Extra-curricular activities like sports and musical groups are not offered in Ukraine. Roman participated in soccer, a school play and tennis here at HHS.
"At home, even though we don't have sports teams after school, everyone plays soccer. You really live for soccer, like in other countries in Europe. My friends and I play soccer whenever we can. Even if we only have five minutes between classes, we go out and kick a ball around. We usually play on a short field with just a few guys. Ukraine has some really great teams and players, like Andriy Shevchenko."
With all the options of extra-curricular activities, part-time jobs, and volunteer opportunities, Roman has seen how busy American teenagers are. Perhaps that is the biggest difference he has noticed.
"Where I'm from, I'm with my friends every day. In Ukraine, people really make time for their friends. If you have something you want to do, and your friend needs you, what is the question? You go to your friend. If he needs help, then help him."
Even though Roman has eaten occasionally at McDonalds and other restaurants while here, he is more used to home-cooking every day. Restaurant meals are a rare treat. His family owns a garden plot the size of a football field where they grow potatoes, carrots and other vegetables to use throughout the year. They don't generally buy vegetables at the store. They often buy directly from farmers, things like eggs and dairy foods. Meat is not eaten very often. Home-canning is done on a regular basis.
Ukrainian foods include borshch, a soup made with beets and other vegetables; varenyky, dumplings filled with potatoes, similar to Polish pierogies; and mlynci, crepes filled with cheese and blueberries or poppy seeds. Curt and Sharon have been treated to these and other foods made by Roman from his family's recipes. For Ukrainian Orthodox Easter, which was May 5, Roman made sure that the Aasengs tried paska, a special bread made with sweet dough.
For Orthodox Easter at home, the church service starts at 10 p.m. Saturday and goes until 5 a.m. Easter morning. The congregation stands for virtually the entire time. Food is brought in baskets to the church to be blessed. At home, Roman says, his family colors 100 to 150 eggs, giving about 50 to family and friends and eating the rest themselves.
When he returns home May 15, Roman will prepare to take his exams in early June and await the results so he can enter a Ukrainian university this fall. His year of school in the U.S. will not be credited, as is the case for many students who come to America for high school.
Roman would like to study international business and diplomacy as he continues his education. His dream would be to study at an American university, but with very limited finances back home, he would need a generous scholarship to do this.
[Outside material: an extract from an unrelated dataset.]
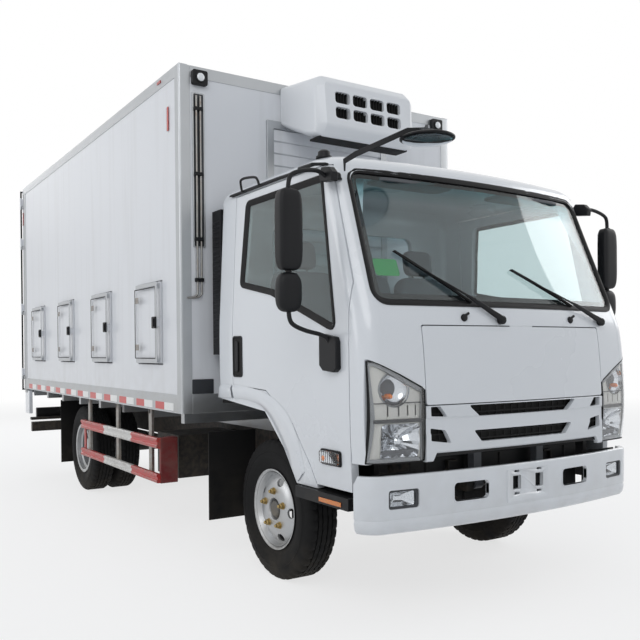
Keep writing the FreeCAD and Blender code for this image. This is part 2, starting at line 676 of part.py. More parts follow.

For Curt and Sharon, Roman has been the perfect match for them as their exchange student. As Sharon explained her feelings as a host parent: "It's not like you are expected to be a seeing-eye dog for your student. You're not trying to help them compensate for something they've lost or are missing. It's more like you're a police dog - you are put together with a partner, and you come to realize that you would defend that courageous officer with your life."